While I was there, I had my quinceañera, or 15th birthday celebration, which is a turning point in a Hispanic girl’s life, as it symbolizes her transitioning into womanhood. A quinceñera consists of a ceremony before the church symbolizing the transition of a girl in the community into womanhood, afterwards, a party is thrown in their honor as a way of celebrating. The people around me helped me plan my special day and pitched in as much as they could, despite not knowing me. Since I was very busy getting ready for the church ceremony and the party with my court, they volunteered to help set up. They put up streamers, balloons, picked up the food and cooled the drinks for the party.  The generosity of my new friends and the way they welcomed me into their community was really astonishing. Besides having the stress of planning an entire party in a week, I was able to disconnect from the world and relax. The atmosphere of the countryside allowed me to enjoy the wonders of nature, while also making me appreciate the way that I live in the US. Mexico truly is incomparable to the United States. My trip to Guerrero was incredible. 

I loved my first trip to Mexico so I decided to spend my summer in Baja California, Mexico. Unlike my first trip to Mexico, this time I went to a very large and dangerous city in Mexico. Throughout this trip, I saw the bad side of Mexico. The traffic was horrible, and the driving was reckless; either we would have to be extremely alert or be as reckless as the other drivers were to avoid an accident. The people whom I met in Baja were nothing like the ones whom I met in the countryside. They had tattoos and well built bodies. In a sense it was kind of crazy that the “criminals” warned me about the dangers of being out after dark and the criminal activities which occurred. My new friends and I went out a lot while I was there and, whenever it got dark outside, I felt protected by their side. As weird as it may sound, being out with my dangerous friends was better than being out alone, especially since many murders occurred while I was visiting, including one of a teenage boy cartel member. He was kidnapped and tortured and when they were not able to get any information out of him that was useful, they killed him with a shot to the head. Cartels tend to do this when a rival cartel arrives at their state or region, as to prove that they have the power there. The rival cartel then left the teenager’s body as a warning to his cartel to back off their territory.The trip to Baja California opened my eyes. 

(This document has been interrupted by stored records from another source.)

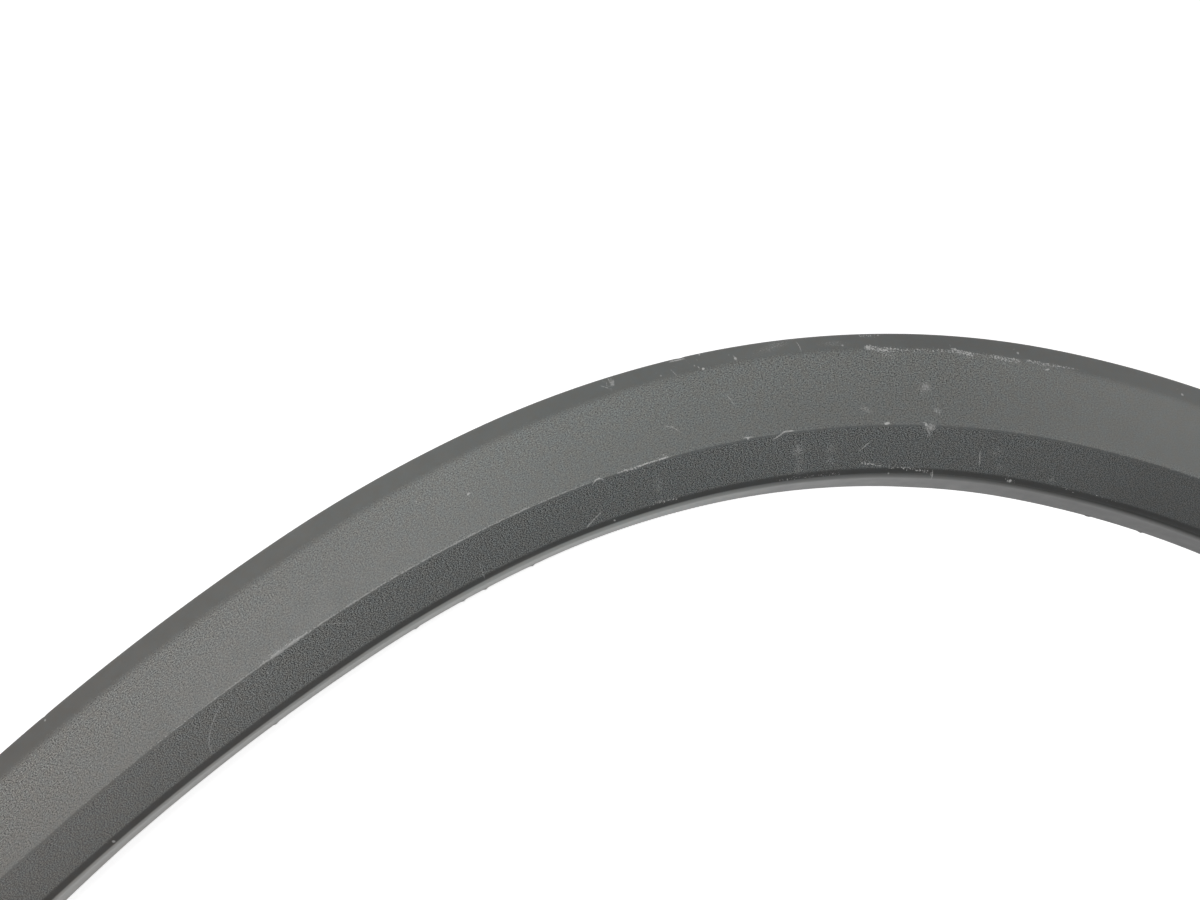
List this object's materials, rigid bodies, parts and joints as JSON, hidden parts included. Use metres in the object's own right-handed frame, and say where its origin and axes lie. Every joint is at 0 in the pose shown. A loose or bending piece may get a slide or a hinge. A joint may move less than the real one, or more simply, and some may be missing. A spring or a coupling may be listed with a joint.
{
  "type": "wheel arch trim",
  "caption": "Grained dark plastic wheel arch trim with a bevelled edge, a ridged face, a turned-down return flange and push-in clips behind.",
  "frame": {"origin": "centre of the bounding box on the plane of the return flange's rim, which the trim lies on", "axes": "+X along the car, the trim's longest extent; +Y from the wheel towards the crown of the arch; +Z out of the trim's face"},
  "size_m": [0.9996, 0.449, 0.0359],
  "materials": {
    "grained_plastic": "leather-grained moulded polypropylene, scuffed in use",
    "clip_nylon": "natural moulded nylon",
    "seal_rubber": "soft closed-cell ring"
  },
  "bodies": {
    "root": {"arch_moulding": "grained_plastic", "retaining_clip_1": "clip_nylon", "retaining_clip_2": "clip_nylon", "retaining_clip_3": "clip_nylon", "retaining_clip_4": "clip_nylon", "retaining_clip_5": "clip_nylon", "retaining_clip_6": "clip_nylon", "retaining_clip_7": "clip_nylon", "retaining_clip_8": "clip_nylon", "clip_seal_1": "seal_rubber", "clip_seal_2": "seal_rubber", "clip_seal_3": "seal_rubber", "clip_seal_4": "seal_rubber", "clip_seal_5": "seal_rubber", "clip_seal_6": "seal_rubber", "clip_seal_7": "seal_rubber", "clip_seal_8": "seal_rubber"}
  },
  "joints": []
}
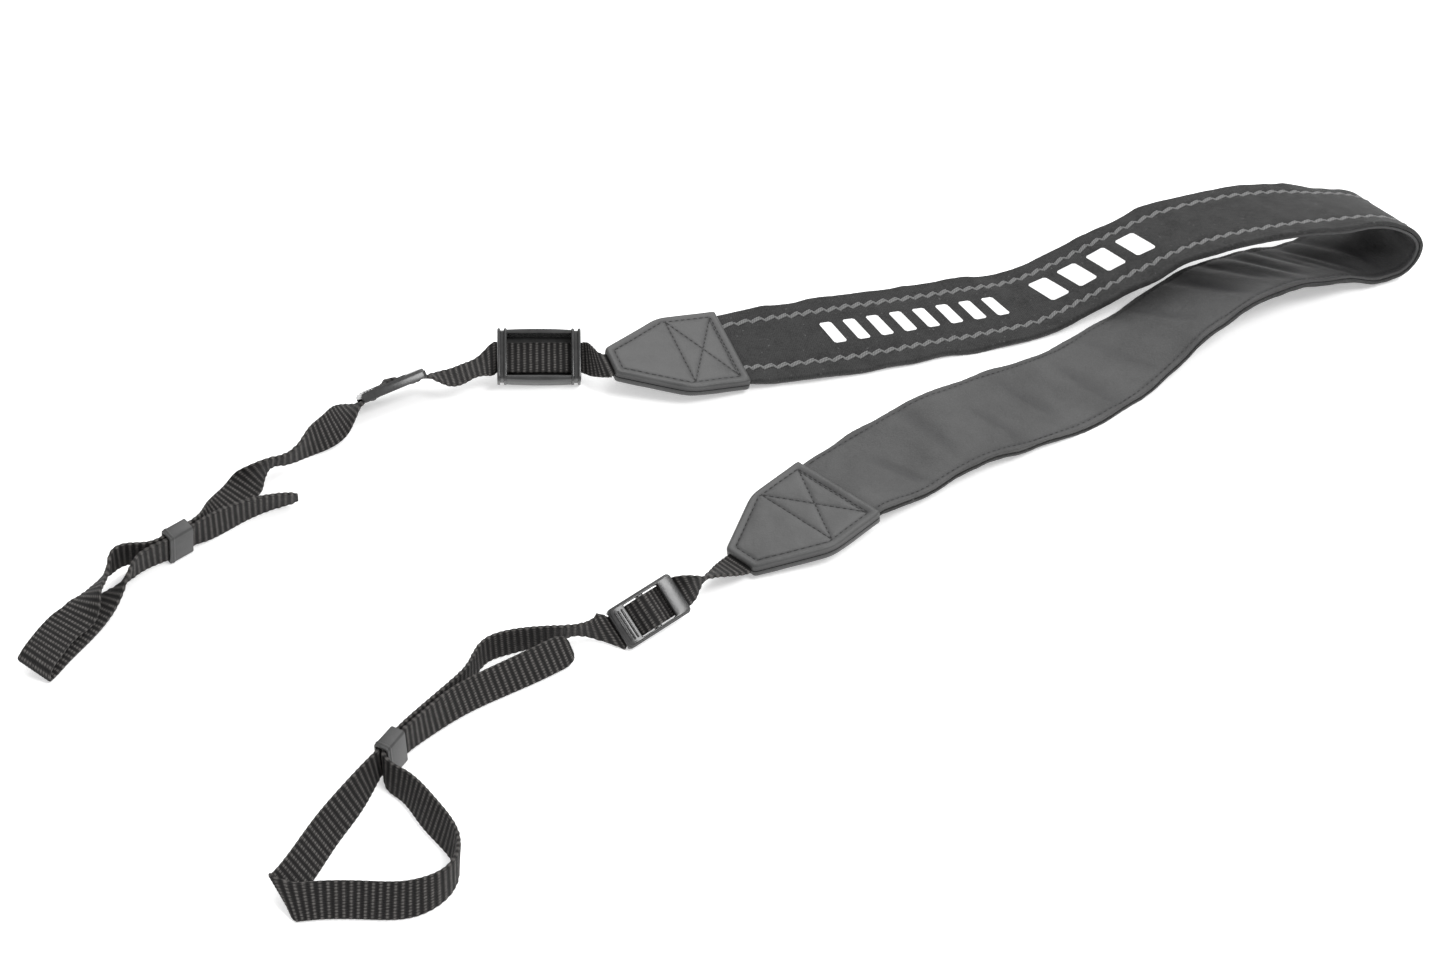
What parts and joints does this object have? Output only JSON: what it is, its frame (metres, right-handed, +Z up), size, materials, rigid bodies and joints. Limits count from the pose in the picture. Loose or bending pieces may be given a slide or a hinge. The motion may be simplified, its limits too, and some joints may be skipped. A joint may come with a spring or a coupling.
{
  "type": "camera neck strap",
  "caption": "Camera neck strap lying in a loose curve: wide padded band with leather end tabs, narrow webbing, slide buckles, keeper loops and an eyepiece cover.",
  "frame": {"origin": "bottom centre of the bounding box of the strap as it lies", "axes": "+X from the webbing ends towards the turned-over end of the neck band, +Y away from the picture's viewer, +Z up"},
  "size_m": [0.4818, 0.3386, 0.0296],
  "materials": {
    "black_face_cloth": "matte woven cloth",
    "grey_backing": "suede-like nap",
    "tab_leather": "fine-grained, semi-matte",
    "black_webbing": "ribbed weave",
    "black_plastic": "satin gloss",
    "keeper_plastic": "satin"
  },
  "bodies": {
    "root": {"neck_band_face": "black_face_cloth", "neck_band_backing": "grey_backing", "far_tab_upper_leaf": "tab_leather", "far_tab_lower_leaf": "tab_leather", "near_tab_upper_leaf": "tab_leather", "near_tab_lower_leaf": "tab_leather", "far_webbing": "black_webbing", "near_webbing": "black_webbing", "eyepiece_cover": "black_plastic", "slider_far": "black_plastic", "slider_near": "black_plastic", "keeper_far": "keeper_plastic", "keeper_near": "keeper_plastic"}
  },
  "joints": []
}
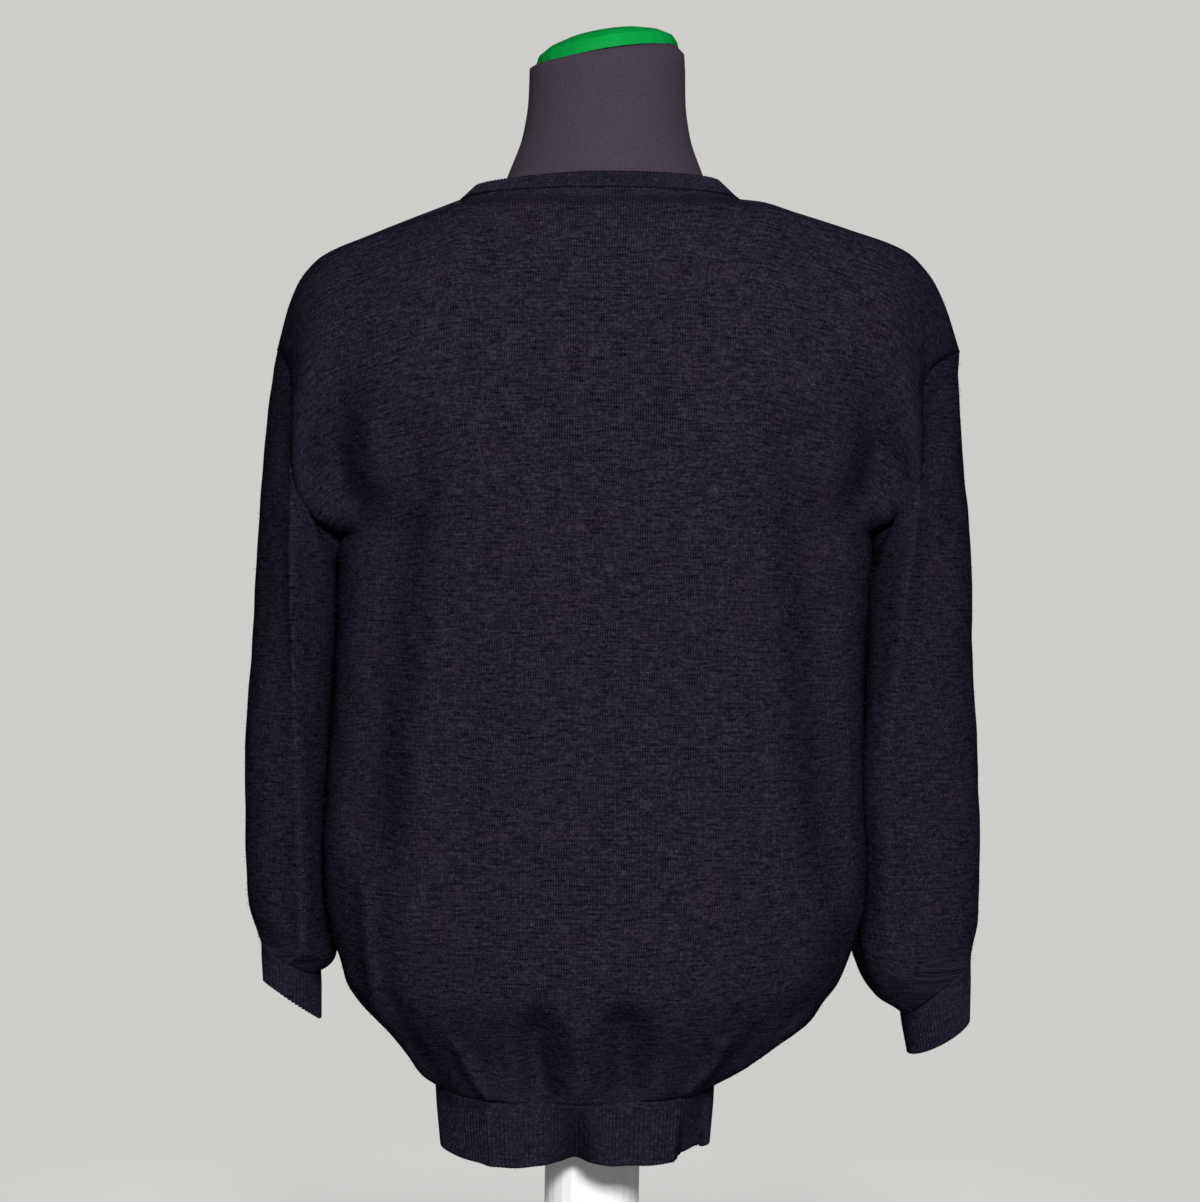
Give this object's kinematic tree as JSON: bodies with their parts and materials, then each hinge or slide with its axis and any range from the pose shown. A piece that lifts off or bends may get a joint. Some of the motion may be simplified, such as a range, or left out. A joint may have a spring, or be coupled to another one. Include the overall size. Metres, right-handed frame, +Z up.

I would not change any of the experiences that I had nor the things that I learned throughout my trips. Mexico taught me that humble and selfless people are everywhere, regardless of their economic status, and that, in spite of the good people, this world is becoming more dangerous as time passes. I hope one day I will be able to go back to the beautiful country of Mexico that I have learned to love and cherish, not only to travel, but, one day, to call it home.